- Born: Amalia Aurora Adelaïde Valerius December 1, 1828 Stockholm, Sweden
- Died: 1923 (aged 94–95)
- Known for: Painting, singing
- Spouse: Axel Reinhold Leuhusen ​ ​(m. 1858)​

= Adelaïde Leuhusen =

Swedish artist (1828–1923)

Amalia Aurora Adelaïde Leuhusen, née Valerius (1 December 1828 – 1923), was a Swedish baroness, painter and concert singer. She was a teacher and benefactor of the famous Swedish opera singer Christina Nilsson, whom she introduced to Paris, where Nilsson started her international career. She was a member of the Royal Swedish Academy of Music. During her lifetime, she was famous throughout Sweden and known for her work outside of her native country.

==Life==
She was born to the chancellor Johan David Valerius and Kristina Aurora Ingell and the sister of Bertha Valerius. Early on, she displayed talent within both the art of singing, and of painting, and was given private tuition in both fields. From 1852, she studied art in Dresden. In parallel, she studied singing as a student for Fanny Schäfer in Leipzig, and Ludwig Rellstab in Berlin. She performed as a singer at several concerts in Germany.
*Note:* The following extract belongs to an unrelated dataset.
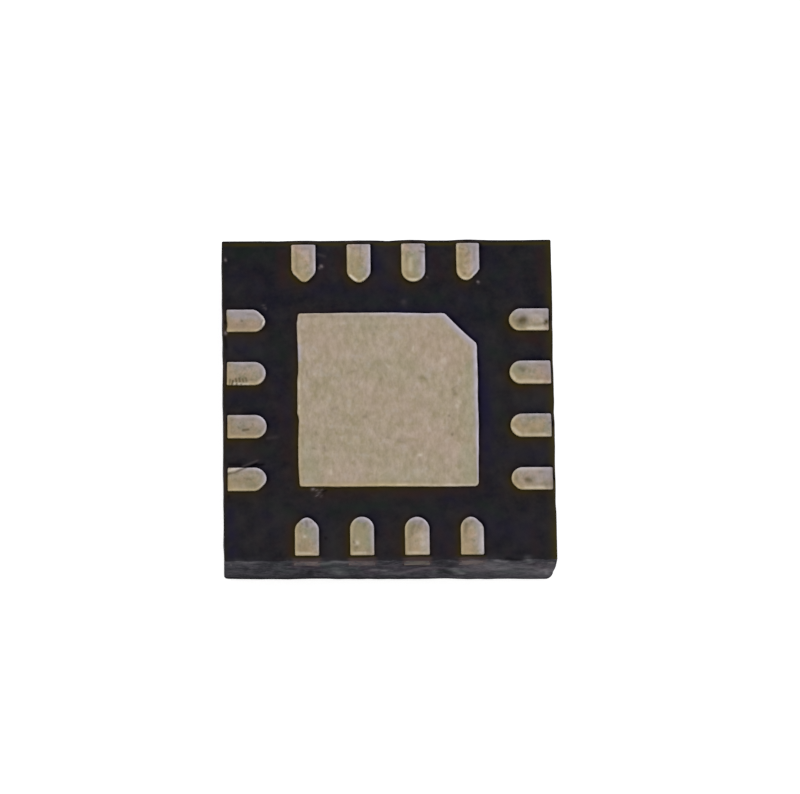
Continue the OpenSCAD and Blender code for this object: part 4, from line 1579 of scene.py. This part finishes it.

In 1858, she married baron Axel Reinhold Leuhusen (1815–1886), and moved to Gothenburg, where she established herself as a singing teacher. In parallel, she continued to make trips abroad to study art and singing in Germany and France. At one of her study trips to Paris, she brought her student Christina Nilsson, who was thereby launched internationally.

Leuhusen lived in Stockholm from 1870, where she was a singing teacher of some repute. From 1874, she studied and worked as a painter under Marhall in Dresden and Florence. She participated in the exhibitions of the Royal Swedish Academy of Arts.

Adelaïde Leuhusen was inducted to the Royal Swedish Academy of Music in 1872.

The Finnish artist Albert Edelfelt was a family acquaintance and painted a portrait of Adelaïde Leuhusen in 1872.